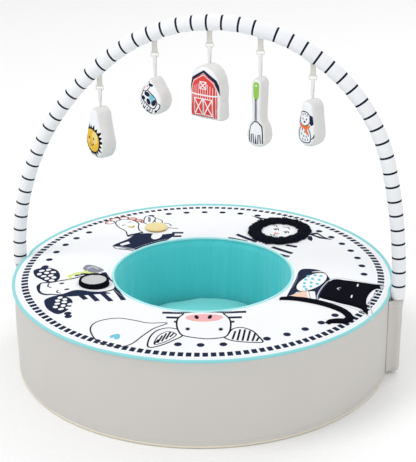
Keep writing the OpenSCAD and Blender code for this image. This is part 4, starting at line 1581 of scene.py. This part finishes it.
def sun_print():
    shapes = []
    cx, cy = -3, -76
    spikes = []
    for k in range(40):
        a = TAU * k / 40
        r = (39 if k % 4 == 0 else 35) if k % 2 == 0 else 28
        spikes.append((cx + r * math.cos(a), cy + 1.05 * r * math.sin(a)))
    shapes.append((spikes, "black"))
    shapes.append((closed([(cx + r * math.cos(math.radians(d)), cy + r * math.sin(math.radians(d)))
                           for d, r in ((0, 25), (45, 27), (90, 26), (135, 27), (180, 25), (225, 27),
                                        (270, 26), (315, 27))]), "sun"))
    shapes.append((ellipse(cx + 12, cy + 8, 10, 14, steps=20), "yellow"))
    for x in (-10, 8):
        shapes.append((ellipse(cx + x, cy + 5, 2.4, 3.2, steps=14), "black"))
        shapes.append((ellipse(cx + 1.4 * x, cy - 4, 3.6, 3, steps=14), "peach"))
    shapes += inked("black", [(cx - 9, cy - 6), (cx - 1, cy - 12), (cx + 8, cy - 6)], 2)
    return shapes


def calf_print():
    shapes = []
    body = [(-22, -36), (-8, -34), (10, -35), (20, -42), (20, -56), (10, -61), (-10, -60), (-20, -56)]
    for x in (-14, -3, 8, 16):
        shapes.append((bar(x, -54, x - 1, -74, 4.4), "cloth"))
        shapes += inked("black", [(x - 2.4, -56), (x - 3, -73), (x + 2, -73), (x + 2.6, -56)], 1.5)
        shapes.append((box_shape(x - 3, -76, x + 2.4, -71), "navy"))
    shapes.append((closed(body), "cloth"))
    shapes += inked("black", body, 2.4, closed=True)
    for x, y, rx, ry, turn in ((-10, -42, 8, 5, 20), (1, -53, 7, 5.4, -30), (13, -46, 6, 8, 0),
                               (-14, -55, 5, 4, 0)):
        shapes.append((ellipse(x, y, rx, ry, turn, 16), "navy"))
    shapes.append((closed([(-2, -36), (8, -36), (10, -44), (3, -47), (-3, -43)]), "sky"))
    head = [(-30, -22), (-20, -18), (-13, -22), (-14, -34), (-20, -42), (-29, -40), (-33, -31)]
    shapes.append((closed(head), "cloth"))
    shapes += inked("black", head, 1.8, closed=True)
    shapes.append((ellipse(-13, -20, 6, 3, 25, 14), "navy"))
    shapes.append((ellipse(-32, -20, 6, 3, 150, 14), "navy"))
    shapes.append((ellipse(-26, -36, 5.4, 3.6, 10, 14), "pink"))
    shapes += [(ellipse(x, -28, 1.5, 2, steps=10), "black") for x in (-27, -19)]
    shapes += inked("black", [(20, -42), (27, -40), (29, -50), (26, -58)], 1.8)
    shapes.append((ellipse(26, -60, 2.6, 4, steps=12), "navy"))
    a = math.radians(-32)
    return [([(1.05 * (x * math.cos(a) - (y + 48) * math.sin(a)),
               1.05 * (x * math.sin(a) + (y + 48) * math.cos(a)) - 48)
              for x, y in outline], ink) for outline, ink in shapes]


def barn_print():
    shapes = []
    wall = [(-33, -114), (33, -114), (33, -54), (26, -32), (0, -18), (-26, -32), (-33, -54)]
    shapes.append((wall, "red"))
    for k in range(-5, 6):
        high = -54 + 22 * (1 - abs(k) / 7)
        shapes.append((bar(6 * k, -113, 6 * k, high - 2, 1.1), "cloth"))
    roof = [(-40, -62), (-29, -32), (0, -14), (29, -32), (40, -62)]
    shapes += inked("navy", roof, 6, ends=1.0, steps=1)
    shapes += inked("cloth", [(-34, -56), (-25, -36), (0, -21), (25, -36), (34, -56)], 1.6, steps=1)
    for x0, y0, x1, y1 in ((-9, -52, 9, -35), (-24, -110, 0, -72), (0, -110, 24, -72)):
        shapes.append((box_shape(x0, y0, x1, y1), "cloth"))
        shapes.append((box_shape(x0 + 2, y0 + 2, x1 - 2, y1 - 2), "red"))
        shapes.append((bar(x0 + 2, y0 + 2, x1 - 2, y1 - 2, 2.4), "cloth"))
        shapes.append((bar(x0 + 2, y1 - 2, x1 - 2, y0 + 2, 2.4), "cloth"))
    shapes.append((box_shape(-33, -66, 33, -63), "cloth"))
    return shapes


def fork_print():
    shapes = [(closed([(-6, -12), (0, -9), (6, -12), (7, -24), (6, -40), (4, -46), (-4, -46), (-6, -40),
                       (-7, -24)]),
               "green")]
    shapes.append((ellipse(0, -17, 2, 2, steps=14), "cloth"))
    shapes.append((bar(0, -46, 0, -102, 5.4), "navy"))
    shapes.append((bar(0.6, -48, 0.6, -100, 1.4), "cloth"))
    head = [(-4, -96), (4, -96), (13, -106), (15.5, -120), (15.5, -143), (11, -143), (10, -124), (6, -124),
            (5, -145), (1, -145), (0, -124), (-1, -145), (-5, -145), (-6, -124), (-10, -124), (-11, -143),
            (-15.5, -143), (-15.5, -120), (-13, -106)]
    shapes.append((head, "cloth"))
    shapes += inked("navy", head, 2.4, closed=True, steps=1)
    return shapes


def pup_print():
    shapes = []
    body = [(-14, -90), (-16, -74), (-10, -60), (0, -56), (10, -60), (16, -74), (14, -90), (0, -94)]
    head = [(-14, -36), (-8, -27), (6, -27), (14, -36), (13, -48), (4, -56), (-6, -56), (-14, -48)]
    for outline in (body, head):
        shapes.append((closed(outline), "cloth"))
        shapes += inked("navy", outline, 2.2, closed=True)
    for x in (-1, 1):
        ear = [(13 * x, -32), (20 * x, -36), (22 * x, -48), (17 * x, -54), (13 * x, -46)]
        shapes.append((closed(ear), "navy"))
    for x, y in ((-7, -66), (0, -70), (7, -66), (-9, -76), (-3, -80), (4, -80), (10, -76), (-6, -87),
                 (1, -88), (8, -86), (-6, -33), (0, -31), (6, -33)):
        shapes.append((bar(x, y + 2.4, x + 0.8, y - 2.4, 2.2), "navy"))
    shapes.append((closed([(-13, -53), (0, -58), (13, -53), (14, -59), (1, -65), (-13, -59)]), "orange"))
    shapes.append((closed([(3, -60), (12, -72), (5, -74), (0, -62)]), "orange"))
    shapes += [(ellipse(x, -42, 1.6, 2.1, steps=10), "black") for x in (-5, 5)]
    shapes.append((ellipse(0, -48, 3, 2.2, steps=12), "black"))
    shapes += inked("navy", [(15, -84), (22, -80), (25, -70)], 2.4)
    return shapes


PRINTS = {"sun": sun_print, "calf": calf_print, "barn": barn_print, "fork": fork_print, "pup": pup_print}


def make_panel(name, loop, shapes, sign, target, material, place):
    """Face panel of a toy, a little proud of its body, with its print. sign: 1 front, -1 back."""
    tree = BVHTree.FromPolygons([v.co for v in target.data.vertices],
                                [tuple(f.vertices) for f in target.data.polygons])
    lo = Vector((min(p.x for p in loop), min(p.y for p in loop)))
    hi = Vector((max(p.x for p in loop), max(p.y for p in loop)))
    step = 3.4 * MM
    filler = []
    rows, cols = int((hi.y - lo.y) / step), int((hi.x - lo.x) / step)
    for i in range(rows + 1):
        for j in range(cols + 1):
            p = Vector((lo.x + step * (j + 0.5 * (i % 2)), lo.y + step * i))
            if inside(p, loop) and edge_distance(p, loop) > 0.5 * step:
                filler.append(p)
    areas = [([tuple(p) for p in loop], "cloth")]
    areas += [([(x * MM, y * MM) for x, y in outline], ink) for outline, ink in shapes]
    points, faces, inks = triangulate(areas, filler)
    kept = [(f, ink) for f, ink in zip(faces, inks)
            if ink and inside(sum((points[k] for k in f), Vector((0, 0))) / 3, loop)]
    used = sorted({k for f, _ in kept for k in f})
    index = {k: n for n, k in enumerate(used)}
    top, under = [], []
    for k in used:
        p = points[k]
        near = min(edge_distance(p, loop) / (4 * MM), 1.0)
        hit = tree.ray_cast(Vector((p.x, p.y, sign)), Vector((0, 0, -sign)))[0]
        z = hit.z if hit else 0.0
        lift = 0.5 * MM + 0.7 * MM * math.sqrt(1 - (1 - near) ** 2)
        top.append(Vector((p.x, p.y, z + sign * lift)))
        under.append(Vector((p.x, p.y, z - sign * 0.6 * MM)))
    n = len(used)
    faces, colours, sides = [], [], {}
    for f, ink in kept:
        f = [index[k] for k in f]
        a, b, c = (top[k] for k in f)
        if (b - a).cross(c - a).z * sign < 0:
            f.reverse()
        faces.append(f)
        colours.append(ink)
        for k in range(3):
            sides[(f[k], f[(k + 1) % 3])] = True
    for f in list(faces):
        faces.append([n + k for k in reversed(f)])
        colours.append("cloth")
    for a, b in sides:
        if (b, a) not in sides:
            faces.append((b, a, n + a, n + b))
            colours.append("cloth")
    piece = add_mesh(name, top + under, faces, material)
    give_ink(piece, colours)
    piece.data.transform(place)
    return piece


def make_toy(toy):
    x, turn = TOYS[toy]
    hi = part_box(toy + "_cover")[1]
    outline = [Vector(p) * MM for p in OUTLINES[toy]]
    top = hi.z
    a = math.radians(turn)
    depth = DEPTHS[toy] * MM
    place = (Matrix.Translation((x * MM, 0, top)) @ Matrix.Rotation(a, 4,
                                                                    "Z") @ Matrix.Rotation(math.pi / 2, 4,
                                                                                           "X"))
    loop = even_loop(outline, 4 * MM)
    rows = [(7.5 * MM, -depth / 2 + 0.8 * MM), (3.4 * MM, -depth / 2 + 2.2 * MM),
            (1.4 * MM, -depth / 2 + 7 * MM), (0.6 * MM, 0.0), (1.4 * MM, depth / 2 - 7 * MM),
            (3.4 * MM, depth / 2 - 2.2 * MM), (7.5 * MM, depth / 2 - 0.8 * MM)]
    verts, faces = [], []
    n = len(loop)
    for amount, z in rows:
        verts += [Vector((p.x, p.y, z)) for p in inset_loop(loop, amount)]
    for i in range(len(rows) - 1):
        for j in range(n):
            k = (j + 1) % n
            faces.append((i * n + j, i * n + k, (i + 1) * n + k, (i + 1) * n + j))
    faces.append(tuple(range(n))[::-1])
    faces.append(tuple((len(rows) - 1) * n + k for k in range(n)))
    body = inflate(add_mesh(toy + "_body", verts, faces, M["toy"]), 4 * MM, 9.0, 5 * MM)
    for v in body.data.vertices:
        v.co += v.normal * 0.7 * MM * rough(v.co.x, v.co.y, v.co.z, size=0.022)
    face_loop = even_loop(inset_loop(loop, 5.5 * MM), 3 * MM)
    front = make_panel(toy + "_face", face_loop, PRINTS[toy](), 1, body, M["toy_print"], place)
    back = make_panel(toy + "_back", face_loop, [], -1, body, M["toy_print"], place)
    body.data.transform(place)
    finish_piece(body, toy + "_toy", "toy_cotton", toy + "_cover", toy + "_filling")
    finish_piece(front, toy + "_toy", "toy_cotton")
    finish_piece(back, toy + "_toy", "toy_cotton")
    make_strap(toy, x * MM)
    make_link(toy)
    make_ribbon(toy, x * MM, turn)


for toy_name in TOYS:
    make_toy(toy_name)

# ------------------------------------------------------------------ materials of the CAD nodes that stay

for node_name, material in (("foam_ring", "foam"), ("arch_padding", "foam"), ("zip_tape", "tape"),
                            ("zip_slider", "metal"), ("zip_pull", "metal"), ("mirror_disc", "film"),
                            ("arch_rod_left", "rod"), ("arch_rod_right", "rod"), ("arch_ferrule", "metal"),
                            ("foot_left", "rubber"), ("foot_right", "rubber")):
    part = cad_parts[node_name]
    if not part.material_slots:
        part.data.materials.append(M[material])
    for material_slot in part.material_slots:
        material_slot.material = M[material]

# ------------------------------------------------------------------ camera, floor and light

scene = bpy.context.scene


def aim(thing, target, roll=0.0):
    run = Vector(target) - thing.location
    turn = run.to_track_quat("-Z", "Y").to_matrix() @ Matrix.Rotation(roll, 3, "Z")
    thing.rotation_euler = turn.to_euler()


lens = bpy.data.cameras.new("camera")
lens.lens = 99.1
lens.sensor_width = 36
lens.clip_start = 0.1
lens.clip_end = 40
camera = bpy.data.objects.new("camera", lens)
camera.location = (0.6504, -2.5566, 1.3836)
aim(camera, (0.0122, 0.0031, 0.3023), roll=-0.009)
scene.collection.objects.link(camera)
scene.camera = camera

floor_plane = add_mesh("studio_floor", [(-12, -12, -0.0004), (12, -12, -0.0004), (12, 12, -0.0004),
                                        (-12, 12, -0.0004)],
                       [(0, 1, 2, 3)], M["floor_plane"], smooth=False)


def area_light(name, place, target, size, power):
    data = bpy.data.lights.new(name, "AREA")
    data.shape = "SQUARE"
    data.size = size
    data.energy = power
    light = bpy.data.objects.new(name, data)
    light.location = place
    aim(light, target)
    scene.collection.objects.link(light)


area_light("key", (-2.6, -1.8, 5.2), (0, 0, 0.2), 2.4, 105)
area_light("fill", (3.0, -3.2, 1.6), (0, 0, 0.2), 2.6, 14)
area_light("back", (1.2, 3.4, 4.0), (0, 0, 0.3), 2.4, 42)

world = bpy.data.worlds.new("studio")
world.use_nodes = True
world.node_tree.nodes["Background"].inputs["Color"].default_value = (1.0, 1.0, 1.0, 1.0)
world.node_tree.nodes["Background"].inputs["Strength"].default_value = 0.80
scene.world = world
scene.view_settings.view_transform = "Standard"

WHAT TO WORK ON: Output exactly the lines between the one containing "part = cad_parts[node_name]" and the final line above, both inclusive.

CORRECT OUTPUT:
    part = cad_parts[node_name]
    if not part.material_slots:
        part.data.materials.append(M[material])
    for material_slot in part.material_slots:
        material_slot.material = M[material]

# ------------------------------------------------------------------ camera, floor and light

scene = bpy.context.scene


def aim(thing, target, roll=0.0):
    run = Vector(target) - thing.location
    turn = run.to_track_quat("-Z", "Y").to_matrix() @ Matrix.Rotation(roll, 3, "Z")
    thing.rotation_euler = turn.to_euler()


lens = bpy.data.cameras.new("camera")
lens.lens = 99.1
lens.sensor_width = 36
lens.clip_start = 0.1
lens.clip_end = 40
camera = bpy.data.objects.new("camera", lens)
camera.location = (0.6504, -2.5566, 1.3836)
aim(camera, (0.0122, 0.0031, 0.3023), roll=-0.009)
scene.collection.objects.link(camera)
scene.camera = camera

floor_plane = add_mesh("studio_floor", [(-12, -12, -0.0004), (12, -12, -0.0004), (12, 12, -0.0004),
                                        (-12, 12, -0.0004)],
                       [(0, 1, 2, 3)], M["floor_plane"], smooth=False)


def area_light(name, place, target, size, power):
    data = bpy.data.lights.new(name, "AREA")
    data.shape = "SQUARE"
    data.size = size
    data.energy = power
    light = bpy.data.objects.new(name, data)
    light.location = place
    aim(light, target)
    scene.collection.objects.link(light)


area_light("key", (-2.6, -1.8, 5.2), (0, 0, 0.2), 2.4, 105)
area_light("fill", (3.0, -3.2, 1.6), (0, 0, 0.2), 2.6, 14)
area_light("back", (1.2, 3.4, 4.0), (0, 0, 0.3), 2.4, 42)

world = bpy.data.worlds.new("studio")
world.use_nodes = True
world.node_tree.nodes["Background"].inputs["Color"].default_value = (1.0, 1.0, 1.0, 1.0)
world.node_tree.nodes["Background"].inputs["Strength"].default_value = 0.80
scene.world = world
scene.view_settings.view_transform = "Standard"